Lucius menilai hal itulah yang membuat rakyat marah ketika DPR suka-suka saja membahas revisi UU Pilkada dalam waktu tak lebih dari sehari. Pembahasan kilat ala RUU Pilkada itu bikin marah karena DPR secara absolut memperlihatkan arogansi mereka yang melupakan asal kekuasaan mereka yaitu rakyat sendiri.
"Saya kira dengan pengalaman dari proses revisi UU Pilkada itu, seharusnya DPR belajar sesuatu hal yang penting. Bahwa ketika mereka sok powerful membuat sebuah RUU, saat itu pulalah kemarahan rakyat akan menjadi hambatan serius yang harus dihadapi dan siap memporakporandakan rencana yang mungkin agak nakal dan sewenang-wenang," tegasnya.
DPR, menurut Lucius tak perlulah berambisi menghasilkan banyak RUU di akhir periode walaupun sampai sekarang hanya sekitar 30 yang mereka bisa hasilkan selama 5 tahun dari 259 daftar Prolegnas 2020-2024.
"Mimpi ingin terlihat produktif di akhir periode itu konyol karena akan mengorbankan rakyat yang pada saatnya ikut terdampak dari hasil legislasi yang dibuat DPR," katanya menegaskan.
"Jadi partisipasi publik jangan dianggap sebagai formalitas saja. Pembahasan 2 RUU penting untuk kepentingan menyenangkan rejim yang akan datang akan berpotensi mengabaikan kepentingan publik jika waktu pembahasan yang tersedia hanya sepekan dua pekan saja," tandasnya.
Sebelumnya, DPR menyetujui rancangan Undang-undang nomor 39 tahun 2008 Tentang Kementerian Negara agar segera dibahas di Badan Legislasi (Baleg) DPR. Hal tersebut disepakati dalam rapat paripurna DPR yang digelar pada Selasa (3/9/2024).

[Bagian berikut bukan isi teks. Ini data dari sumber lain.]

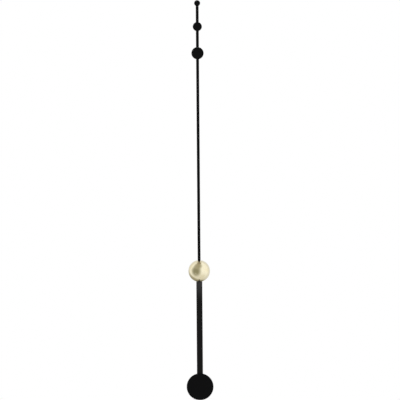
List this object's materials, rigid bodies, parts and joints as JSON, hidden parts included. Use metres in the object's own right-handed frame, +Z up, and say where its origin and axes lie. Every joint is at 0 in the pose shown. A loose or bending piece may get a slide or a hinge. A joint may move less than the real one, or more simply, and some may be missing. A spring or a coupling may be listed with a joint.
{
  "type": "pendulum wall clock",
  "caption": "Wall-hung pendulum clock: a brass dome on its hub, a long slim minute hand with round markers above it, and below it a flat pendulum bar that ends in a large black disc.",
  "frame": {"origin": "on the hands' axis at the back face of the wall plate, which lies on the wall", "axes": "+Z up along the hands at twelve, -Y out of the wall towards the viewer, +X to the viewer's right"},
  "size_m": [0.067, 0.0688, 1],
  "materials": {
    "black_lacquer": "matte",
    "polished_brass": "polished",
    "turned_brass": "turned",
    "plain_steel": "zinc plated",
    "black_plastic": "moulded",
    "white_plastic": "moulded",
    "board_green": "solder mask",
    "copper_wire": "enamelled wire",
    "magnet_grey": "sintered",
    "black_rubber": "matte",
    "cell_jacket": "satin"
  },
  "bodies": {
    "case": {"wall_plate": "plain_steel", "wall_studs": "plain_steel", "housing": "polished_brass", "back_cover": "black_plastic", "cover_screws": "plain_steel", "movement_case": "black_plastic", "battery_cell": "cell_jacket", "battery_tray": "black_plastic", "battery_contact_plus": "plain_steel", "battery_contact_minus": "plain_steel", "circuit_board": "board_green", "control_chip": "black_plastic", "quartz_crystal": "plain_steel", "motor_cradle": "white_plastic", "board_screws": "plain_steel", "stator_plate": "plain_steel", "motor_bobbin": "white_plastic", "motor_winding": "copper_wire", "drive_bobbin": "white_plastic", "drive_winding": "copper_wire", "train_bridge": "turned_brass", "bridge_screws": "plain_steel", "threaded_bushing": "turned_brass", "rubber_washer": "black_rubber", "brass_washer": "turned_brass", "hex_nut": "turned_brass", "pendulum_pivot": "plain_steel"},
    "minute_hand": {"minute_pipe": "turned_brass", "minute_hand": "black_lacquer", "small_marker": "black_lacquer", "medium_marker": "black_lacquer", "large_marker": "black_lacquer", "minute_collet": "turned_brass", "dome_cap": "polished_brass", "dome_boss": "turned_brass", "minute_counterweight": "turned_brass", "counterweight_screws": "plain_steel"},
    "hour_hand": {"hour_wheel": "white_plastic", "hour_hand": "black_lacquer", "hour_collet": "turned_brass", "hour_counterweight": "turned_brass"},
    "minute_wheel": {"minute_wheel": "white_plastic"},
    "setting_shaft": {"setting_shaft": "plain_steel", "setting_knob": "black_plastic"},
    "rotor": {"rotor_magnet": "magnet_grey", "rotor_pinion": "plain_steel"},
    "fourth_wheel": {"fourth_wheel": "turned_brass"},
    "second_wheel": {"second_wheel": "turned_brass"},
    "third_wheel": {"third_wheel": "turned_brass"},
    "centre_wheel": {"centre_wheel": "turned_brass", "clutch_spring": "plain_steel"},
    "pendulum": {"pendulum_hanger": "white_plastic", "hanger_screws": "plain_steel", "pendulum_magnet": "magnet_grey", "pendulum_bar": "black_lacquer", "pendulum_bob": "black_lacquer", "bob_screws": "plain_steel"}
  },
  "joints": [
    {"name": "minute_spin", "type": "hinge", "parent": "case", "child": "minute_hand", "pos_m": [0, 0, 0], "axis": [0, 1, 0], "continuous": true},
    {"name": "hour_spin", "type": "hinge", "parent": "case", "child": "hour_hand", "pos_m": [0, 0, 0], "axis": [0, 1, 0], "continuous": true},
    {"name": "minute_wheel_spin", "type": "hinge", "parent": "case", "child": "minute_wheel", "pos_m": [-0.00587, 0, -0.00381], "axis": [0, 1, 0], "continuous": true},
    {"name": "setting_spin", "type": "hinge", "parent": "case", "child": "setting_shaft", "pos_m": [-0.01203, 0, -0.00782], "axis": [0, 1, 0], "continuous": true},
    {"name": "rotor_spin", "type": "hinge", "parent": "case", "child": "rotor", "pos_m": [-0.00237, 0, -0.01198], "axis": [0, 1, 0], "continuous": true},
    {"name": "fourth_spin", "type": "hinge", "parent": "case", "child": "fourth_wheel", "pos_m": [0.00463, 0, -0.01198], "axis": [0, 1, 0], "continuous": true},
    {"name": "second_spin", "type": "hinge", "parent": "case", "child": "second_wheel", "pos_m": [0.00926, 0, -0.00647], "axis": [0, 1, 0], "continuous": true},
    {"name": "third_spin", "type": "hinge", "parent": "case", "child": "third_wheel", "pos_m": [0.01015, 0, 0.00369], "axis": [0, 1, 0], "continuous": true},
    {"name": "centre_spin", "type": "hinge", "parent": "case", "child": "centre_wheel", "pos_m": [0, 0, 0], "axis": [0, 1, 0], "continuous": true},
    {"name": "pendulum_swing", "type": "hinge", "parent": "case", "child": "pendulum", "pos_m": [0, 0, 0], "axis": [0, 1, 0], "range_deg": [-5, 5]}
  ],
  "couplings": [
    {"joint": "hour_spin", "follows": "minute_spin", "ratio": 0.083333},
    {"joint": "minute_wheel_spin", "follows": "minute_spin", "ratio": -0.33333},
    {"joint": "setting_spin", "follows": "minute_spin", "ratio": 0.83333},
    {"joint": "fourth_spin", "follows": "rotor_spin", "ratio": -0.16667},
    {"joint": "second_spin", "follows": "rotor_spin", "ratio": 0.033333},
    {"joint": "third_spin", "follows": "rotor_spin", "ratio": -0.0044444},
    {"joint": "centre_spin", "follows": "rotor_spin", "ratio": 0.00055556}
  ]
}
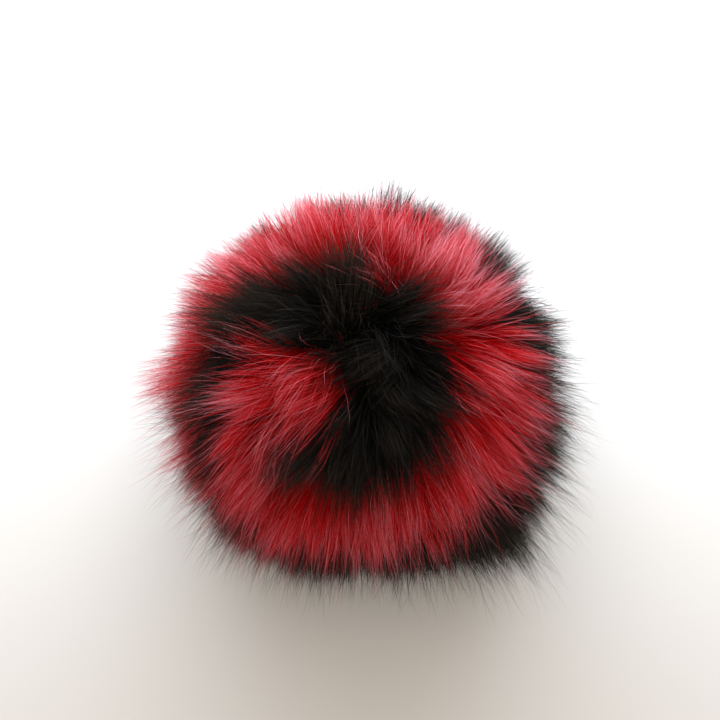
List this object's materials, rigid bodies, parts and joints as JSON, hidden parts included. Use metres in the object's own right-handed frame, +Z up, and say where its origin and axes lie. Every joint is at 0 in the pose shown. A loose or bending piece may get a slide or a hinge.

“Berdasarkan keputusan rapat konsultasi pengganti rapat bamus 27 Mei yang memutuskan menugaskan badan legislasi DPR untuk membahas RUU tentang perubahan UU 39 tahun 2008 tentang Kementerian Negara,” kata Dasco di ruang sidang paripurna DPR Senayan, Jakarta.
Selain UU Kementerian Negara, DPR juga menyetujui rancangan Undang-undang nomor 6 Tahun 2011 tentang Keimigrasian. Dasco lantas menanyakan kepada peserta rapat paripurna untuk pembahasan dua UU tersebut diserahkan ke Baleg.
“Kami minta persetujuan rapat paripurna hari ini untuk menugaskan badan legislasi DPR RI membahas RUU tentang perubahan atas UU nomor 39 tahun 2008 tentang Kementerian Negara dan RUU tentang perubahan ketiga atas uu nomor 6 tahun 2011 tentang Keimigrasian, apakah dapat disetujui?” Tanya Dasco.